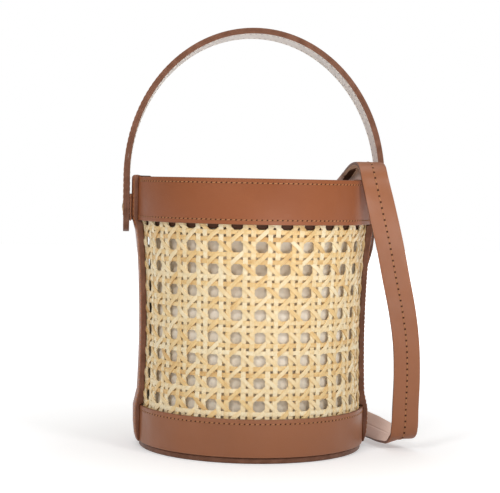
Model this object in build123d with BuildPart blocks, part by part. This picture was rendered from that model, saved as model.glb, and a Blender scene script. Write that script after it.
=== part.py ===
"""Barrel bag: a round leather bucket with caned walls, a riveted top handle and a shoulder strap.

Millimetres, +Z up. The origin is the centre of the underside of the base, X runs from one handle
rivet to the other, and the front faces -Y.
"""

import math
import os

from build123d import *

# Driving dimensions of the body
RIM_Z = 182.3
BASE_R = 75.9
BASE_T = 4.0
BASE_EDGE = 0.9
LOWER_BAND_R = 77.3
LOWER_BAND_TOP = 28.7
LOWER_BAND_T = 1.6
UPPER_BAND_R = 80.5
UPPER_BAND_LOW = 152.9
UPPER_BAND_T = 2.5
BAND_EDGE = 0.5

# Caned wall: a gently waisted drum, woven on a grid of 30 columns
CANE_WAIST_R = 74.1
CANE_WAIST_Z = 76.0
CANE_TOP_R = 77.6
CANE_LOW = 22.5
CANE_TOP = 157.0
CANE_T = 1.6
CANE_RIDGE = 0.5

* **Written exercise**
Your task is to repeat the data exactly; please include every line.

* **Solution to this problem**
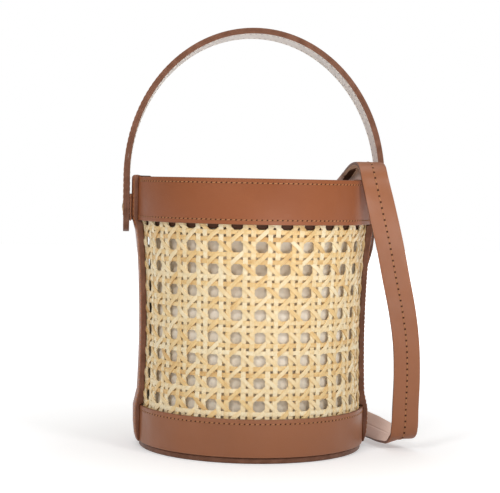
Model this object in build123d with BuildPart blocks, part by part. This picture was rendered from that model, saved as model.glb, and a Blender scene script. Write that script after it.
=== part.py ===
"""Barrel bag: a round leather bucket with caned walls, a riveted top handle and a shoulder strap.

Millimetres, +Z up. The origin is the centre of the underside of the base, X runs from one handle
rivet to the other, and the front faces -Y.
"""

import math
import os

from build123d import *

# Driving dimensions of the body
RIM_Z = 182.3
BASE_R = 75.9
BASE_T = 4.0
BASE_EDGE = 0.9
LOWER_BAND_R = 77.3
LOWER_BAND_TOP = 28.7
LOWER_BAND_T = 1.6
UPPER_BAND_R = 80.5
UPPER_BAND_LOW = 152.9
UPPER_BAND_T = 2.5
BAND_EDGE = 0.5

# Caned wall: a gently waisted drum, woven on a grid of 30 columns
CANE_WAIST_R = 74.1
CANE_WAIST_Z = 76.0
CANE_TOP_R = 77.6
CANE_LOW = 22.5
CANE_TOP = 157.0
CANE_T = 1.6
CANE_RIDGE = 0.5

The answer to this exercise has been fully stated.